-- start Records supplied --

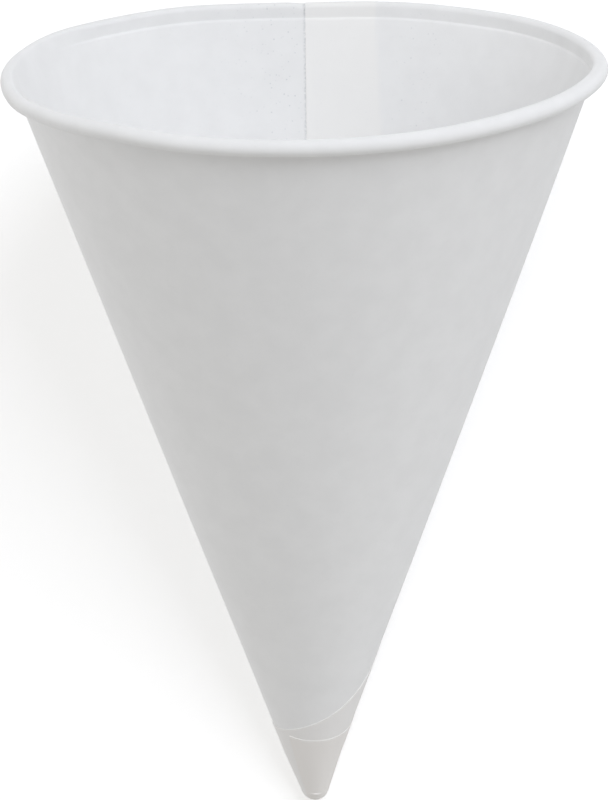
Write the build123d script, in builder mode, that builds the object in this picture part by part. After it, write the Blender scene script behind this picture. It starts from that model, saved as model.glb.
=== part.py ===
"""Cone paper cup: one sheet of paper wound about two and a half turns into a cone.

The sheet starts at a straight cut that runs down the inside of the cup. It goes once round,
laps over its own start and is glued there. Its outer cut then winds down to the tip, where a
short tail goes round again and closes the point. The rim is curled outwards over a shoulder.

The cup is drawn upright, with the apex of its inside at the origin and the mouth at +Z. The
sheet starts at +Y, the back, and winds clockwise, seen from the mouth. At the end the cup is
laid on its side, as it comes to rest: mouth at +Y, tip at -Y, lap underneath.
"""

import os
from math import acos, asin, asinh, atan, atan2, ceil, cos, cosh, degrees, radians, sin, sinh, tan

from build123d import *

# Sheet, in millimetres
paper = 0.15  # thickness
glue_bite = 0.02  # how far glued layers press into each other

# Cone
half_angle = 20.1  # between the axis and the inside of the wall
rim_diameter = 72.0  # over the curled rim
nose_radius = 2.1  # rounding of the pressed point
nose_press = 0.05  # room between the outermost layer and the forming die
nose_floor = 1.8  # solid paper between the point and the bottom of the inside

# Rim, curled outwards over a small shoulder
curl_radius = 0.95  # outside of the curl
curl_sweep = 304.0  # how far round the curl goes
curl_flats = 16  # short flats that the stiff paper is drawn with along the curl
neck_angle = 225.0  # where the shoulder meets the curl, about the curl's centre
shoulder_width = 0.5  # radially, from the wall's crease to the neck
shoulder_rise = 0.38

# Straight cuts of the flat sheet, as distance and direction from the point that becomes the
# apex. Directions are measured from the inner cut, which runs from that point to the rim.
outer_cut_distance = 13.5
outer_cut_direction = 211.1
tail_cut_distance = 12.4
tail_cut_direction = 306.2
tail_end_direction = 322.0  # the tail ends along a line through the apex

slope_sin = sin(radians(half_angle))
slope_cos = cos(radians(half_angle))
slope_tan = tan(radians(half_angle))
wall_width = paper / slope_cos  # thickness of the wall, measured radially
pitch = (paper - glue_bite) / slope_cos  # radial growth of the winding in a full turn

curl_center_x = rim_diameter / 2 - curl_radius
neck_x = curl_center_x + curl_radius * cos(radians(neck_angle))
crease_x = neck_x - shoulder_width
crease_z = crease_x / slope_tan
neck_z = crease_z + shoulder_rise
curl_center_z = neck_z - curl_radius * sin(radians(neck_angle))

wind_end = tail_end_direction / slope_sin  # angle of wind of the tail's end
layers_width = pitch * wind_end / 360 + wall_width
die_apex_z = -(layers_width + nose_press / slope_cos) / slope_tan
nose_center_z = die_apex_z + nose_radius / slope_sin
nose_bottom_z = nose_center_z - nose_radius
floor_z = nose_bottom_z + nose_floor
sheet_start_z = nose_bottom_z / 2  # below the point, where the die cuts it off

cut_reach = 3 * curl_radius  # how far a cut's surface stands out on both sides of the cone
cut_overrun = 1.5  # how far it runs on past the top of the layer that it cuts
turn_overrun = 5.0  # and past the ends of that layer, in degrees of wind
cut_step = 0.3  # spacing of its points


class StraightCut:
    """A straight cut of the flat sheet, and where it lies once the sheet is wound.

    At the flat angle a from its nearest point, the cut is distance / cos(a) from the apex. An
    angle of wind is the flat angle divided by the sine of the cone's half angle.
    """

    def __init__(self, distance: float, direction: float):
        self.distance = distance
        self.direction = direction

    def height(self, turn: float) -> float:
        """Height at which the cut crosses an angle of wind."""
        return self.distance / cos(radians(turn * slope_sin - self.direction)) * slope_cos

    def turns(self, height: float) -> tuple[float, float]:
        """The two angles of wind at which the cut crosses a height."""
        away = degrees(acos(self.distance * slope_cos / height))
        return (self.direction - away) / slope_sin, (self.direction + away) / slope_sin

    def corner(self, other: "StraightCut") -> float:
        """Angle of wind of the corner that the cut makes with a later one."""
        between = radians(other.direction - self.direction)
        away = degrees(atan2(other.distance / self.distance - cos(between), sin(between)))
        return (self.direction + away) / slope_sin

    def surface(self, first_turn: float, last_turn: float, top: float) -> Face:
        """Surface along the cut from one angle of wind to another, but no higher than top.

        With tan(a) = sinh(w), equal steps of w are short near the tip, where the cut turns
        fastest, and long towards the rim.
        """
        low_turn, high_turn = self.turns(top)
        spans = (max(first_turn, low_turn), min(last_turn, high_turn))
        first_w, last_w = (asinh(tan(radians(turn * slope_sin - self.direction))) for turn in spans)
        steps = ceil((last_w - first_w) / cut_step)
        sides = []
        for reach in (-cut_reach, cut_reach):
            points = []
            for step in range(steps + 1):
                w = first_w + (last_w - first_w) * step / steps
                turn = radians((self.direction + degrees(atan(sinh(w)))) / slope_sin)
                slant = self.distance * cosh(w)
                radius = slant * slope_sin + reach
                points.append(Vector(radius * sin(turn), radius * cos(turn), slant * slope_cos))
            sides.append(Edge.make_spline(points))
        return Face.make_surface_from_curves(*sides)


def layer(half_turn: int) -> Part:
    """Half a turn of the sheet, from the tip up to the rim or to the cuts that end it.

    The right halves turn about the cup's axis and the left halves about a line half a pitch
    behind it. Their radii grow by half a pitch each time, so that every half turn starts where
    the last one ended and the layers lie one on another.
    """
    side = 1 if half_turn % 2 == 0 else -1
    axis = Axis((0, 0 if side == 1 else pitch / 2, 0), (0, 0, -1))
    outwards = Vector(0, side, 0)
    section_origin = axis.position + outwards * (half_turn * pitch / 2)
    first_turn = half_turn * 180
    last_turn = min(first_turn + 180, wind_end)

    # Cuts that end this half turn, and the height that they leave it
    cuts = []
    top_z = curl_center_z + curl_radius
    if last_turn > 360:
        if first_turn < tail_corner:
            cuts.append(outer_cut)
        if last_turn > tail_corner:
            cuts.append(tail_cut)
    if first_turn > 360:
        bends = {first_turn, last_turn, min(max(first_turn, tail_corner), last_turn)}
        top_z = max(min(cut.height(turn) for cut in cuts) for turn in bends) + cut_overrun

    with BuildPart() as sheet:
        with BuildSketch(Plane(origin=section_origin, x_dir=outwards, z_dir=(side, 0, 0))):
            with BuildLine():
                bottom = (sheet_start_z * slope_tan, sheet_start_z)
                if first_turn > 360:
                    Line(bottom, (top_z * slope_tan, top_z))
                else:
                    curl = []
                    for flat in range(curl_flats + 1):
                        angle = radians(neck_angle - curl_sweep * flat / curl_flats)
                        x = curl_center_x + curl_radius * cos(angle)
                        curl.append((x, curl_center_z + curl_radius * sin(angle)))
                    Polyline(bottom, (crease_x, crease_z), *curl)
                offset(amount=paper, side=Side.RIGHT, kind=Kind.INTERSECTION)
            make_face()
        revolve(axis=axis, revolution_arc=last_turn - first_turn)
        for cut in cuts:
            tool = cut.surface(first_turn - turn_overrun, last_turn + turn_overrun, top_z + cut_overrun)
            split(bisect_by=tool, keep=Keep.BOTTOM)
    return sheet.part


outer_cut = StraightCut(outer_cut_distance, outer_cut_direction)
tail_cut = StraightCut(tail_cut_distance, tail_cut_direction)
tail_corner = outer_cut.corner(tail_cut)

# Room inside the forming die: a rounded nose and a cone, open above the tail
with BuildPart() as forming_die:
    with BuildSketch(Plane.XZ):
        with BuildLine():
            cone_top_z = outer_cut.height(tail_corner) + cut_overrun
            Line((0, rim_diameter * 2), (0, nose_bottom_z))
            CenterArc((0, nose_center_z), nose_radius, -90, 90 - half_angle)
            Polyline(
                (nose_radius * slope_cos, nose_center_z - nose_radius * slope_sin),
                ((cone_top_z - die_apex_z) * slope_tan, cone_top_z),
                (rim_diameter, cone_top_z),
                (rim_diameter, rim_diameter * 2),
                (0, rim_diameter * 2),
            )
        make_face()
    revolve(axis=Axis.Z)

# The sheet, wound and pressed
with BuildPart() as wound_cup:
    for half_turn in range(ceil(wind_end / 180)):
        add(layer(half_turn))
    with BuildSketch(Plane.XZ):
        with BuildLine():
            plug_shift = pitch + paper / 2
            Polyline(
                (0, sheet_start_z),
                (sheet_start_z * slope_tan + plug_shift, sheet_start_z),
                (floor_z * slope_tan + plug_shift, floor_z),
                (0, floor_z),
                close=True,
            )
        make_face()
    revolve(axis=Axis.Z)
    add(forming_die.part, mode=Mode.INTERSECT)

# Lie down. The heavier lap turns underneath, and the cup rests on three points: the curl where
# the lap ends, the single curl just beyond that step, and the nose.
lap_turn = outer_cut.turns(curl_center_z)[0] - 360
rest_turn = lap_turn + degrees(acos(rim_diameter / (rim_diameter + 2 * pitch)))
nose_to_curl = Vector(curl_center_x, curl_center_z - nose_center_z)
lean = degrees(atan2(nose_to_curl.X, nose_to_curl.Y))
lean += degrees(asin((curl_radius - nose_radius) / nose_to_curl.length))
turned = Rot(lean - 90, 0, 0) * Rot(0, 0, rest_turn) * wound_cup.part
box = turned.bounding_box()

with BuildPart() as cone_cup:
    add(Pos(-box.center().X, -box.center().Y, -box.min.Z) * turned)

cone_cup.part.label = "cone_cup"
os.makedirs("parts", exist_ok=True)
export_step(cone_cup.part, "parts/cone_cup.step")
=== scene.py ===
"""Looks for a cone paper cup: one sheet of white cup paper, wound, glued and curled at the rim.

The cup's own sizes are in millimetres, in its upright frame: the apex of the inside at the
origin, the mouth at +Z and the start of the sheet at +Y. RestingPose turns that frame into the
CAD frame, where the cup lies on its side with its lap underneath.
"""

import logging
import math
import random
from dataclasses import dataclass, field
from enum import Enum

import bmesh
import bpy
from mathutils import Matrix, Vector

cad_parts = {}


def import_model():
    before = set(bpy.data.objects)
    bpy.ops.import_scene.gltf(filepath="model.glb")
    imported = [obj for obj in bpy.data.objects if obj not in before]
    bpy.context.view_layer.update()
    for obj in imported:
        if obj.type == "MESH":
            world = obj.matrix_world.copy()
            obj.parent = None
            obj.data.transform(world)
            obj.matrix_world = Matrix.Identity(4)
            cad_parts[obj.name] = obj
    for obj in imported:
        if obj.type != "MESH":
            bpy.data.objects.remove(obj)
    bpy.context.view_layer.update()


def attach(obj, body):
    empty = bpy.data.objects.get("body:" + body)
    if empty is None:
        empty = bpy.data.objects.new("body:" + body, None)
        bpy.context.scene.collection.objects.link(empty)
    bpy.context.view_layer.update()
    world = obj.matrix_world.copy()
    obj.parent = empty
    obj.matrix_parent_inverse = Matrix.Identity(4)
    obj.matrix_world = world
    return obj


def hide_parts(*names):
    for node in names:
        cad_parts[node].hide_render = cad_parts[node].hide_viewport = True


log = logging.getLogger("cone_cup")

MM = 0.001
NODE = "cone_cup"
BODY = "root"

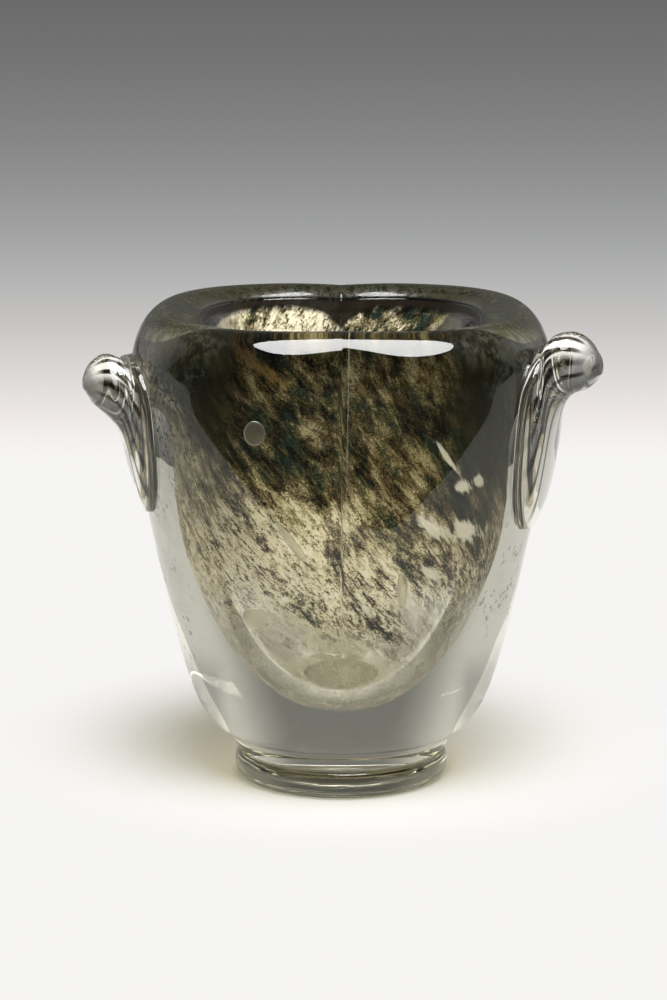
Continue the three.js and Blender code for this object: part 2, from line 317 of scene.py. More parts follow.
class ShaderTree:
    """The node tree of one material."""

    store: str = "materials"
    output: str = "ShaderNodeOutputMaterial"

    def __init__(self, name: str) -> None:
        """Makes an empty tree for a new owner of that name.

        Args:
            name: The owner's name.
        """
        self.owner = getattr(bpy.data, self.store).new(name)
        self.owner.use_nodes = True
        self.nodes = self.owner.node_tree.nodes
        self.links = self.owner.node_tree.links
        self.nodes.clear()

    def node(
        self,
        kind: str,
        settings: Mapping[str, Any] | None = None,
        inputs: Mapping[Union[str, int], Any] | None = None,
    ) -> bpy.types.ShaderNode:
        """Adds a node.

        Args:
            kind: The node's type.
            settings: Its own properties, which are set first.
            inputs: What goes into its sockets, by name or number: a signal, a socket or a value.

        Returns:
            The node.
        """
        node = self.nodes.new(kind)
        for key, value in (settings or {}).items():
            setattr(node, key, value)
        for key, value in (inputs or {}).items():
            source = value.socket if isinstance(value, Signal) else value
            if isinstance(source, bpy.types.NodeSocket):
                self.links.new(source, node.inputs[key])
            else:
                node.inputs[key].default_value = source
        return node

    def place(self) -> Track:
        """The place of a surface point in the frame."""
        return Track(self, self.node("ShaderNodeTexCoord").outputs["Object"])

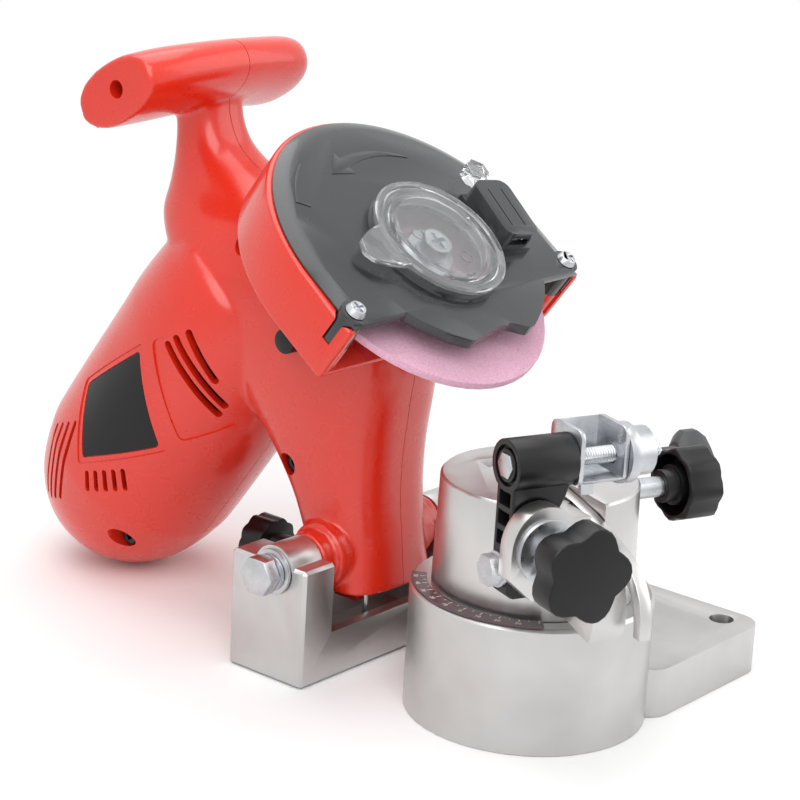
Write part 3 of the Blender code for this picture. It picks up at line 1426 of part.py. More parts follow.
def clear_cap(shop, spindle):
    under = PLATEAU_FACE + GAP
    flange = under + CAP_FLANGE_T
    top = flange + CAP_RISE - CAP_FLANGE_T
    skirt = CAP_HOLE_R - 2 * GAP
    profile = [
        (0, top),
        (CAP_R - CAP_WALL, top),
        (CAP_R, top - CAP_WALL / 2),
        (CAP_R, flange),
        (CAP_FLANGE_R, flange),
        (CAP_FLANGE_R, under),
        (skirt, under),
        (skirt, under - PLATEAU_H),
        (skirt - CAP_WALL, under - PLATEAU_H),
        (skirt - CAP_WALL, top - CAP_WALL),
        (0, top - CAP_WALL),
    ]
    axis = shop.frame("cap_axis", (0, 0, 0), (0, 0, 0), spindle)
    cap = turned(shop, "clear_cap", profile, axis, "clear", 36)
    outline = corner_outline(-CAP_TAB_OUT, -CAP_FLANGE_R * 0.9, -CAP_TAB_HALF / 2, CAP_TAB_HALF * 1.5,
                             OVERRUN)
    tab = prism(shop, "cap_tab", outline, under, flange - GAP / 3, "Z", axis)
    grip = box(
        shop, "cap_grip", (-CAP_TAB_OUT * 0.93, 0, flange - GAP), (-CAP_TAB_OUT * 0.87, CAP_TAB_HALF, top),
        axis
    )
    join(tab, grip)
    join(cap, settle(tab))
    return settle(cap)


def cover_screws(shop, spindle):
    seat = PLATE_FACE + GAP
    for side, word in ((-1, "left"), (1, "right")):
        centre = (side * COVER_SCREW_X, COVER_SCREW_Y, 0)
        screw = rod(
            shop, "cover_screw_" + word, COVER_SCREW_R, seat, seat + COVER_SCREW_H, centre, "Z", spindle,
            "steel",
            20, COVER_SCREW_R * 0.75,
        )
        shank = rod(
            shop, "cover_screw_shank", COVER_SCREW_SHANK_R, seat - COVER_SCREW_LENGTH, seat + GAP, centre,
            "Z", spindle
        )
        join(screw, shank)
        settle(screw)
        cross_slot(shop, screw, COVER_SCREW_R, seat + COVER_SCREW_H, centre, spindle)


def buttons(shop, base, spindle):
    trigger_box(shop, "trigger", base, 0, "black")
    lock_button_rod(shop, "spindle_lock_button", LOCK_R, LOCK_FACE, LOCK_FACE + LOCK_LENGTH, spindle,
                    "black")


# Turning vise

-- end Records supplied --

▶ _Given instruction_:
Begin with the first line of the listing and copy exactly through the line that contains "short tail goes", please, keeping both ends and leaving out everything after.

▶ _Answer_:
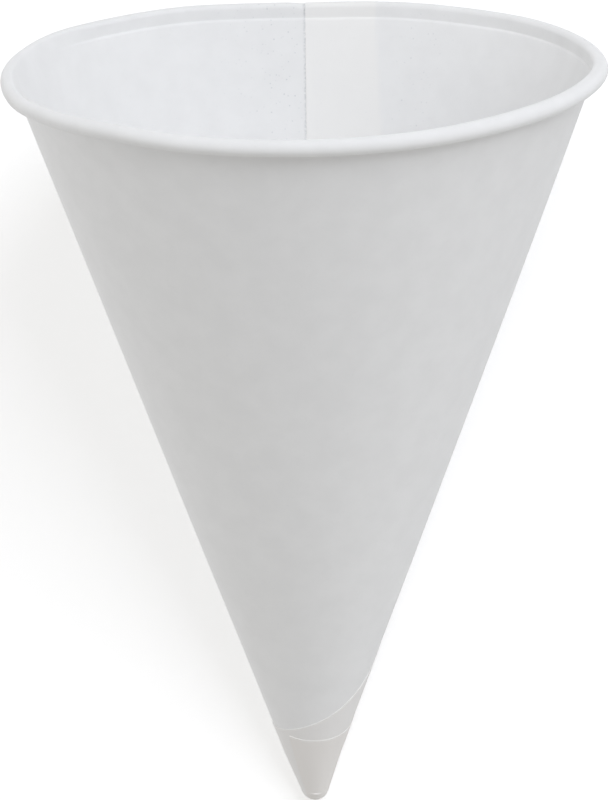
Write the build123d script, in builder mode, that builds the object in this picture part by part. After it, write the Blender scene script behind this picture. It starts from that model, saved as model.glb.
=== part.py ===
"""Cone paper cup: one sheet of paper wound about two and a half turns into a cone.

The sheet starts at a straight cut that runs down the inside of the cup. It goes once round,
laps over its own start and is glued there. Its outer cut then winds down to the tip, where a
short tail goes round again and closes the point. The rim is curled outwards over a shoulder.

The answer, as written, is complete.